STATE OF ART
"Dreams Factory"
(Retrogroove, 2016)
È da poco più di un mese che è uscito il nuovo lavoro degli State Of Art, band milanese, di cui avevo già scritto in occasione dell’uscita dell’EP At Work, dato alle stampe nell’ottobre del 2012 per la Killed By Disco Records. Vale la pena ricordare, per chi ancora non lo sapesse, che stiamo parlando di una delle band più longeve di tutto il panorama musicale italiano nata nel folgorante periodo della new wave. Capitanata dal carismatico Fred Ventura, muove i suoi primi passi agli albori degli anni ’80, sull’onda del successo di band inglesi come Ultravox, Joy Division e Japan, ma subito capace di assimilare anche le nuove tendenze electro-funk di casa Factory, come New Order, Section 25 e A Certan Ratio. Nonostante il lungo periodo di stasi durato quasi l’arco di un ventennio, dal 2008 ad oggi la band è riuscita a riprendere il discorso creativo iniziato all’epoca del debutto, riproponendosi con nuovo fervore creativo. Testimonianza della rinnovata verve compositiva sono le diverse uscite discografiche che hanno caratterizzato gli ultimi anni, dalla presenza nelle compilation Milano New Wave del 2008 e Italia New Wave del 2012 (entrambe edite dall’italiana Spittle Records), passando per i singoli At Work (2012) ed il recente Walking Machine, terminando con l’antologia Dancefloor Statements 1982-1983 e l’unico disco a lunga durata presente nella loro discografia, ossia la versione in CD di At Work, su Retro Active Records, con ben 8 bonus track.

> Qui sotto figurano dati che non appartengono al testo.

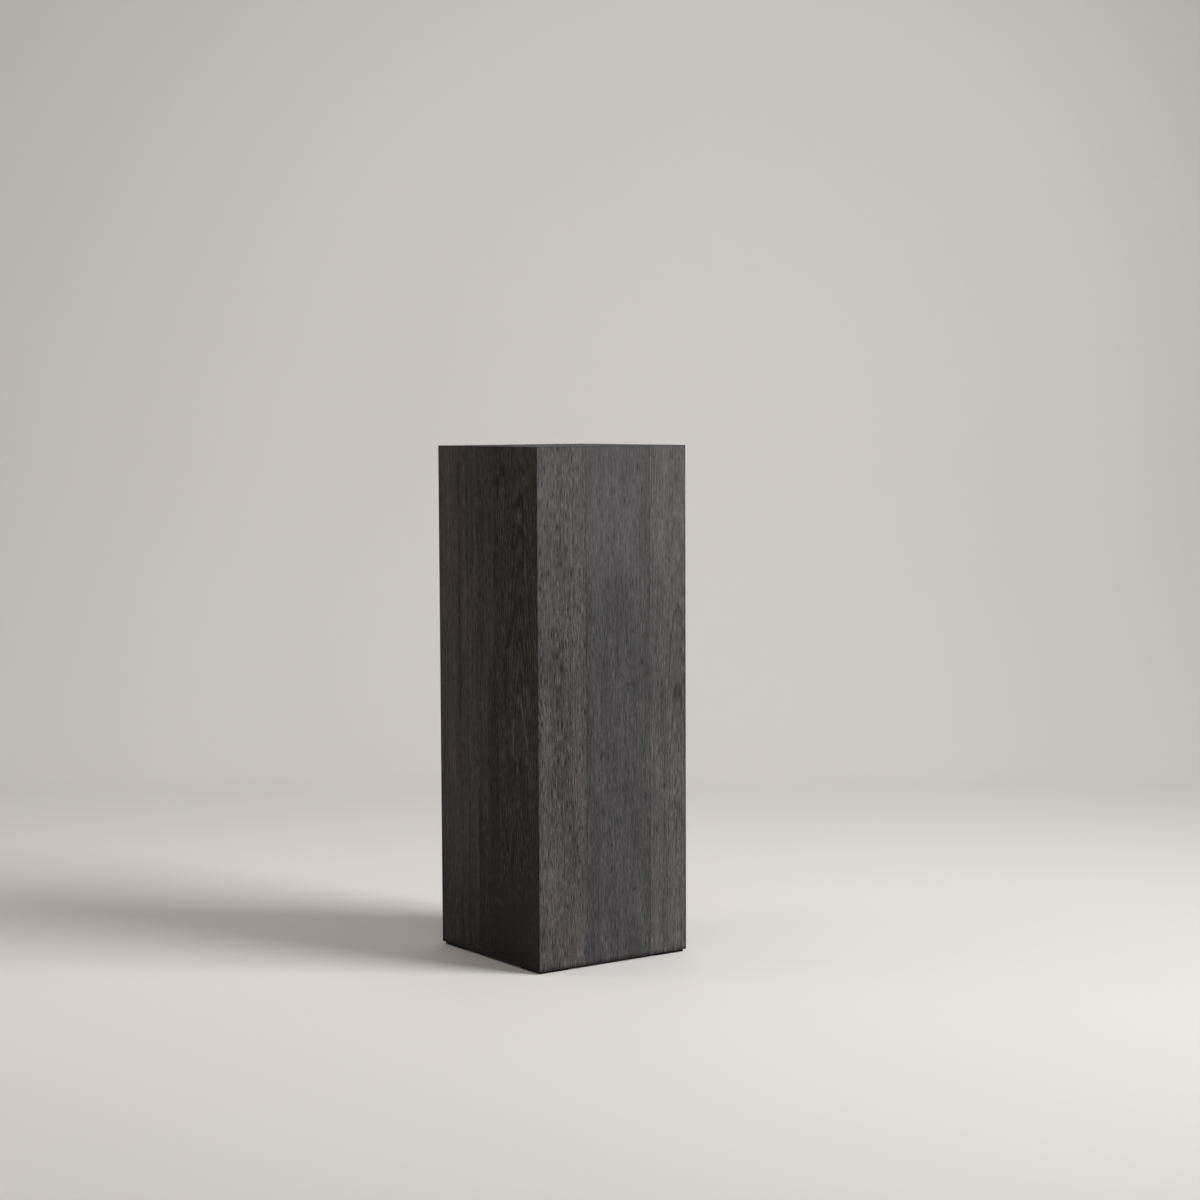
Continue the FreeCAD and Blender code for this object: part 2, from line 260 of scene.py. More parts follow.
class Finish:
    """A material, made of wires."""

    def __init__(self, name):
        self.material = bpy.data.materials.new(name)
        self.material.use_nodes = True
        self.tree = self.material.node_tree
        self.tree.nodes.clear()
        output = self.tree.nodes.new("ShaderNodeOutputMaterial")
        self.shader = self.tree.nodes.new("ShaderNodeBsdfPrincipled")
        self.tree.links.new(self.shader.outputs[0], output.inputs["Surface"])

    def add(self, kind, settings, values, output=0):
        """One node: its settings first, then its sockets' values or wires."""
        node = self.tree.nodes.new(kind)
        for name, value in settings.items():
            if name == "stops":
                self.set_stops(node.color_ramp, value)
            else:
                setattr(node, name, value)
        for name, value in values.items():
            self.feed(node.inputs[name], value)
        return Wire(self, node.outputs[output])

    @staticmethod
    def set_stops(ramp, stops):
        while len(ramp.elements) < len(stops):
            ramp.elements.new(1.0)
        for element, (place, shade) in zip(ramp.elements, stops):
            element.position = place
            element.color = (*shade, 1.0)

    def feed(self, socket, value):
        if isinstance(value, Wire):
            self.tree.links.new(value.socket, socket)
        elif socket.type == "RGBA" and len(value) == 3:
            socket.default_value = (*value, 1.0)
        else:
            socket.default_value = value

    def place(self):
        """The piece's own coordinates in millimetres, as three wires."""
        here = self.add("ShaderNodeTexCoord", {}, {}, "Object")
        parts = self.add("ShaderNodeSeparateXYZ", {}, {0: here}).socket.node
        return [Wire(self, parts.outputs[i]) * (1 / MM) for i in range(3)]

    def point(self, x, y, z):
        return self.add("ShaderNodeCombineXYZ", {}, {0: x, 1: y, 2: z})

    def noise(self, point, detail=2.0, roughness=0.5):
        """Smooth noise around zero, from about -1 to 1."""
        values = {"Vector": point, "Scale": 1.0, "Detail": detail, "Roughness": roughness}
        return (self.add("ShaderNodeTexNoise", {}, values) - 0.5) * 2.0

    def mixed(self, first, second, share):
        settings = {"data_type": "RGBA", "clamp_factor": True}
        return self.add("ShaderNodeMix", settings, {0: share, 6: first, 7: second}, 2)

    def tinted(self, colour_wire, amount):
        """A colour times a number."""
        settings = {"operation": "SCALE"}
        return self.add("ShaderNodeVectorMath", settings, {0: colour_wire, "Scale": amount})

    def ramp(self, share, stops):
        return self.add("ShaderNodeValToRGB", {"stops": stops}, {0: share})

    def bump(self, height, distance, strength):
        values = {"Height": height, "Distance": distance, "Strength": strength}
        return self.add("ShaderNodeBump", {}, values)

    def surface(self, **values):
        """Feeds the shader's sockets by their names and gives the material."""
        for name, value in values.items():
            title = name.replace("_", " ").title().replace("Ior", "IOR")
            self.feed(self.shader.inputs[title], value)
        return self.material


def settings_of(group):
    return getattr(bpy.context.scene, group)


# Black-stained wood. Every board was cut from its own place in its own tree: the middle of the
# tree, the pith, stands at pith_x along the face and pith_depth behind its surface, level with
# pith_height, and leans away from it by lean, in parts of one.


MATT, TOP_MATT = 0.54, 0.58

# Where along a board its low tone, its high tone (painted light and sheen, lighter towards
# the top) and its low brown cast begin and are full, in millimetres from the floor.
LOW_END = (420.0, 0.0)
PAINTED_LIGHT_END = (560.0, 940.0)
BROWN_END = (560.0, 60.0)

# How far from a board's cut ends or joint line the darkening has gone and is full, in
# millimetres, and how much darker it is. At the joints it is darker stain, at the foot
# painted contact shade, and near the top ends the boards are simply darker.
TOP_END = (3.0, 0.5, 0.12)
UPPER_END = (4.0, 0.5, 0.14)
PAINTED_FOOT_SHADE = (9.0, 1.0, 0.3)
JOINT_STAIN = (0.7, 0.15, 0.25)


class Figure:
    """How one board looks. Places are in millimetres from the face's left edge and its low end."""

    def __init__(self, pith_x, pith_depth, pith_height=500.0, lean=0.0, spacing=5.0, **other):
        self.pith_x, self.pith_depth, self.pith_height = pith_x, pith_depth, pith_height
        self.lean, self.spacing = lean, spacing
        # On the front boards, tone and high also hold painted light and sheen.
        self.tone = other.get("tone", 0.0)  # lighter or darker than the rest
        # On the left boards, tone and low also hold painted shade, darkest towards the floor.
        self.low = other.get("low", 0.0)  # the same towards the low end
        self.high = other.get("high", 0.0)  # and towards the high end, as painted light and sheen
        self.rings = other.get("rings", 0.6)  # strength of the growth rings
        self.fleck = other.get("fleck", 1.0)  # strength of the short light and dark dashes
        self.brown = other.get("brown", 0.0)  # share of brown cast, and of blue below zero
        self.low_brown = other.get("low_brown", 0.0)  # the same towards the low end
        self.matt = other.get("matt", MATT)  # roughness
        self.waves = other.get("waves", 6.0)  # how far the grain wanders
        self.knots = other.get("knots", ())  # (x, height, half width, half length)
        self.streaks = other.get("streaks", ())  # (x, height, x, height, half width, strength)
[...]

Arriviamo, dopo questa doverosa introduzione, alla nuova produzione intitolata Dreams Factory, su Retrogroove Records, prodotta e mixata dagli stessi Fred Ventura e Stefano Tirone (basso). La band propone un variegato mix di elettronica, italo-dance e funk uniti al post-punk e al synth-pop, proponendoci 8 brani dinamici, accattivanti e perfettamente omogenei. Stampato con un artwork dall’esplicito richiamo alle grafiche di Peter Saville (Factory Records), l’edizione è limitata a sole 250 copie, le prime 100 in vinile trasparente, le restanti in vinile nero. Dall’iniziale Move On, ritmata e visionaria da pre-serata, all’intrigante electro-funk di Still Alive, passando per il tecno-pop alla New Order di Just Waiting e il tribal-funk-dance dell’avvincente Action, l’album ripercorre la storia della band e delle sue influenze, senza mai cadere nella banalità grazie alla voce incisiva di Fred Ventura, alle ottime chitarre di Livio Fogli, al basso pulsante di Stefano Tirone e alle algide tastiere di Andrea Poggi. La comunione artistica davvero convincente dei nostri trova la sua massima espressione in brani come Walking Machine, chitarristica e vorticosa, Dreamers, puro new romantic, e Rhythm Of Love, pregna di passioni notturne dance-oriented.
Come già ribadito nella precedente recensione, nel grande puzzle che è stata la musica “altra” in Italia, gli State Of Art segnano, nuovamente, una linea precisa, marcando ciò che sono e ciò che sanno ancora darci. Senza strizzare l’occhio a inutili mosse commerciali nè a pretenziose ispirazioni sperimentali, ci propongono un album diretto e sincero, capace ancora di stupire, sia sotto l’aspetto compositivo che esecutivo. Dreams Factory rende merito ad una band che ha scritto una pagina musicale importante degli anni ’80 in Italia. Non solo un disco, un atto d’amore che la band porge a noi ascoltatori, ma ancora prima, a se stessa.